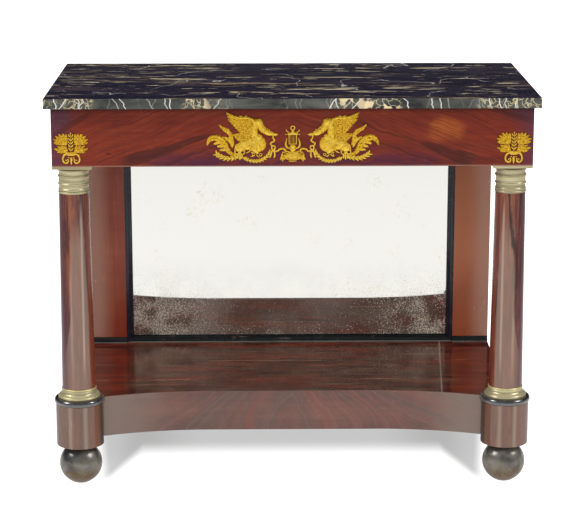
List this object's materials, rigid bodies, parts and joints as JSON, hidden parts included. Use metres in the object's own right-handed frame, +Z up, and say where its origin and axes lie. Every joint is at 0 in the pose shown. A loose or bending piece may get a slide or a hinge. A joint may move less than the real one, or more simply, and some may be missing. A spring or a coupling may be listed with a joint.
{
  "type": "pier table",
  "caption": "Neoclassical mahogany pier table: marble slab on a frieze with gilt mounts, turned columns with brass caps, mirrored back and low curved shelf on ball feet.",
  "frame": {"origin": "centre of the bounding box on the floor, under the middle of the slab", "axes": "+X along the slab to the right of someone facing the front, -Y out of the front, +Y to the wall, +Z up"},
  "size_m": [1.12, 0.58, 0.924],
  "materials": {
    "marble": "polished black marble with gold and white veins",
    "mahogany_veneer": "flame mahogany veneer, french polished",
    "mahogany_turned": "mahogany, french polished",
    "mahogany_shelf": "mahogany, polished, with fine scratches",
    "mahogany_pilaster": "mahogany, polished",
    "ebonised_wood": "ebonised, semi-gloss",
    "brass_fitting": "old lacquered brass, satin",
    "gilt_mount": "gilt, chased and burnished",
    "dark_foot": "ebonised and bronzed, polished",
    "mirror_glass": "old silvered plate with foxing",
    "screw_steel": "dull steel",
    "secondary_wood": "pine and poplar, unfinished, aged"
  },
  "bodies": {
    "root": {"abacus_left": "brass_fitting", "abacus_right": "brass_fitting", "apron_core": "secondary_wood", "apron_veneer": "mahogany_veneer", "backboard_screws": "screw_steel", "base_collar_left": "brass_fitting", "base_collar_right": "brass_fitting", "black_ring_left": "ebonised_wood", "black_ring_right": "ebonised_wood", "capital_left": "brass_fitting", "capital_right": "brass_fitting", "column_block_left": "secondary_wood", "column_block_right": "secondary_wood", "column_block_screws": "screw_steel", "column_shaft_left": "mahogany_turned", "column_shaft_right": "mahogany_turned", "corner_mount_left": "gilt_mount", "corner_mount_right": "gilt_mount", "frieze_back_rail": "secondary_wood", "frieze_braces": "secondary_wood", "frieze_front_rail": "secondary_wood", "frieze_glue_blocks": "secondary_wood", "frieze_side_left": "mahogany_veneer", "frieze_side_right": "mahogany_veneer", "frieze_veneer": "mahogany_veneer", "front_foot_left": "dark_foot", "front_foot_right": "dark_foot", "lyre_mount": "gilt_mount", "marble_slab": "marble", "mirror_backboard": "secondary_wood", "mirror_head_rail": "secondary_wood", "mirror_moulding_bottom": "ebonised_wood", "mirror_moulding_left": "ebonised_wood", "mirror_moulding_right": "ebonised_wood", "mirror_moulding_top": "ebonised_wood", "mirror_plate": "mirror_glass", "mount_pins": "gilt_mount", "pilaster_foot_moulding_left": "ebonised_wood", "pilaster_foot_moulding_right": "ebonised_wood", "pilaster_left": "mahogany_pilaster", "pilaster_right": "mahogany_pilaster", "pilaster_screws": "screw_steel", "plinth_left": "mahogany_turned", "plinth_right": "mahogany_turned", "plinth_screws": "screw_steel", "rear_foot_block_left": "secondary_wood", "rear_foot_block_right": "secondary_wood", "rear_foot_left": "dark_foot", "rear_foot_right": "dark_foot", "rear_stile_left": "secondary_wood", "rear_stile_right": "secondary_wood", "shelf_back_rail": "secondary_wood", "shelf_block_left": "secondary_wood", "shelf_block_right": "secondary_wood", "shelf_board": "mahogany_shelf", "shelf_glue_blocks": "secondary_wood", "shelf_side_left": "mahogany_veneer", "shelf_side_right": "mahogany_veneer", "swan_mount_left": "gilt_mount", "swan_mount_right": "gilt_mount"}
  },
  "joints": []
}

════════════════════

__WRITTEN TASK__.
Extract the complete data, matching each line exactly.

__PROBLEM SOLUTION__.
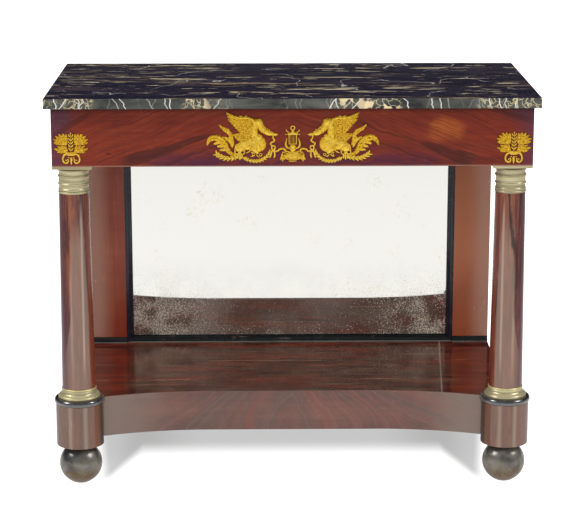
List this object's materials, rigid bodies, parts and joints as JSON, hidden parts included. Use metres in the object's own right-handed frame, +Z up, and say where its origin and axes lie. Every joint is at 0 in the pose shown. A loose or bending piece may get a slide or a hinge. A joint may move less than the real one, or more simply, and some may be missing. A spring or a coupling may be listed with a joint.
{
  "type": "pier table",
  "caption": "Neoclassical mahogany pier table: marble slab on a frieze with gilt mounts, turned columns with brass caps, mirrored back and low curved shelf on ball feet.",
  "frame": {"origin": "centre of the bounding box on the floor, under the middle of the slab", "axes": "+X along the slab to the right of someone facing the front, -Y out of the front, +Y to the wall, +Z up"},
  "size_m": [1.12, 0.58, 0.924],
  "materials": {
    "marble": "polished black marble with gold and white veins",
    "mahogany_veneer": "flame mahogany veneer, french polished",
    "mahogany_turned": "mahogany, french polished",
    "mahogany_shelf": "mahogany, polished, with fine scratches",
    "mahogany_pilaster": "mahogany, polished",
    "ebonised_wood": "ebonised, semi-gloss",
    "brass_fitting": "old lacquered brass, satin",
    "gilt_mount": "gilt, chased and burnished",
    "dark_foot": "ebonised and bronzed, polished",
    "mirror_glass": "old silvered plate with foxing",
    "screw_steel": "dull steel",
    "secondary_wood": "pine and poplar, unfinished, aged"
  },
  "bodies": {
    "root": {"abacus_left": "brass_fitting", "abacus_right": "brass_fitting", "apron_core": "secondary_wood", "apron_veneer": "mahogany_veneer", "backboard_screws": "screw_steel", "base_collar_left": "brass_fitting", "base_collar_right": "brass_fitting", "black_ring_left": "ebonised_wood", "black_ring_right": "ebonised_wood", "capital_left": "brass_fitting", "capital_right": "brass_fitting", "column_block_left": "secondary_wood", "column_block_right": "secondary_wood", "column_block_screws": "screw_steel", "column_shaft_left": "mahogany_turned", "column_shaft_right": "mahogany_turned", "corner_mount_left": "gilt_mount", "corner_mount_right": "gilt_mount", "frieze_back_rail": "secondary_wood", "frieze_braces": "secondary_wood", "frieze_front_rail": "secondary_wood", "frieze_glue_blocks": "secondary_wood", "frieze_side_left": "mahogany_veneer", "frieze_side_right": "mahogany_veneer", "frieze_veneer": "mahogany_veneer", "front_foot_left": "dark_foot", "front_foot_right": "dark_foot", "lyre_mount": "gilt_mount", "marble_slab": "marble", "mirror_backboard": "secondary_wood", "mirror_head_rail": "secondary_wood", "mirror_moulding_bottom": "ebonised_wood", "mirror_moulding_left": "ebonised_wood", "mirror_moulding_right": "ebonised_wood", "mirror_moulding_top": "ebonised_wood", "mirror_plate": "mirror_glass", "mount_pins": "gilt_mount", "pilaster_foot_moulding_left": "ebonised_wood", "pilaster_foot_moulding_right": "ebonised_wood", "pilaster_left": "mahogany_pilaster", "pilaster_right": "mahogany_pilaster", "pilaster_screws": "screw_steel", "plinth_left": "mahogany_turned", "plinth_right": "mahogany_turned", "plinth_screws": "screw_steel", "rear_foot_block_left": "secondary_wood", "rear_foot_block_right": "secondary_wood", "rear_foot_left": "dark_foot", "rear_foot_right": "dark_foot", "rear_stile_left": "secondary_wood", "rear_stile_right": "secondary_wood", "shelf_back_rail": "secondary_wood", "shelf_block_left": "secondary_wood", "shelf_block_right": "secondary_wood", "shelf_board": "mahogany_shelf", "shelf_glue_blocks": "secondary_wood", "shelf_side_left": "mahogany_veneer", "shelf_side_right": "mahogany_veneer", "swan_mount_left": "gilt_mount", "swan_mount_right": "gilt_mount"}
  },
  "joints": []
}